I also used it a little as an archive for substantive drafts / iterations of the writeup process. That's another important part of the process: making backups of many different kinds. I never found any use for them, but at least they were there (just in case).

If you're a data and document hoarder at heart, like me, you'll soon have a Devonthink database (or several databases, split up by topic) that is bigger than you can fully comprehend it, or remember what was inside the files. At that point, search becomes really important. Not just a straightforward search, but the ability to input 'fuzzy' terms (i.e. if you search for "Afghanistan" it'll also find instances where it's incorrectly spelt "Afgahistan"), and boolean language, into your query is really powerful/useful. DevonThink is an amazing search tool. The company that developed the database software also make something called DevonAgent, which is basically a power-user search tool for the internet.

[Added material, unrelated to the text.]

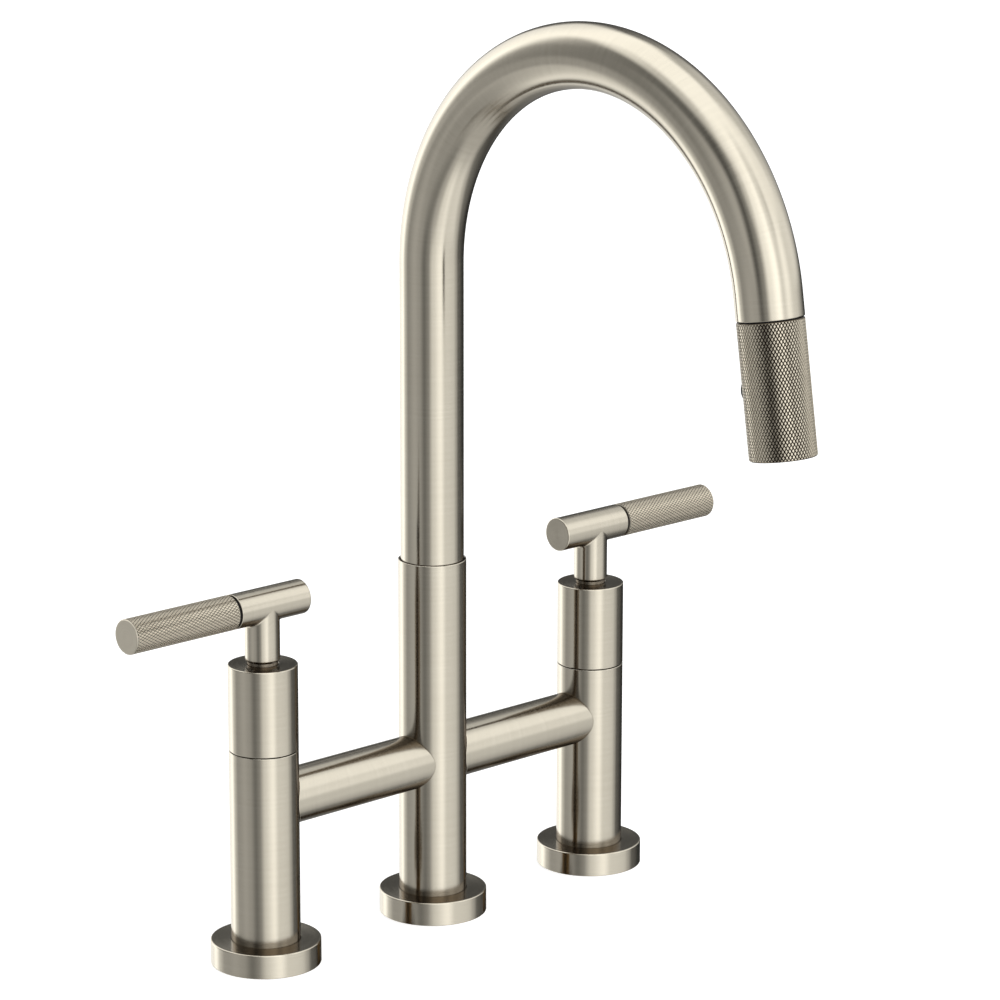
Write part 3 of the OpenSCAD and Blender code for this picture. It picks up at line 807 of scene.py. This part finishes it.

Google on steroids, if you will. Fully customisable, scriptable... you can really go crazy with this stuff. I use it, but my PhD wasn't really about searching things on the internet, so I didn't use it much for my research or writeup. But it's a great tool, too.

In short, DevonThink is a research database tool that will help you store and find the documents that relate to your research, and do smart things to help you find sources and texts that maybe you'd forgotten you'd saved. Highly recommended for anyone working with large numbers of documents.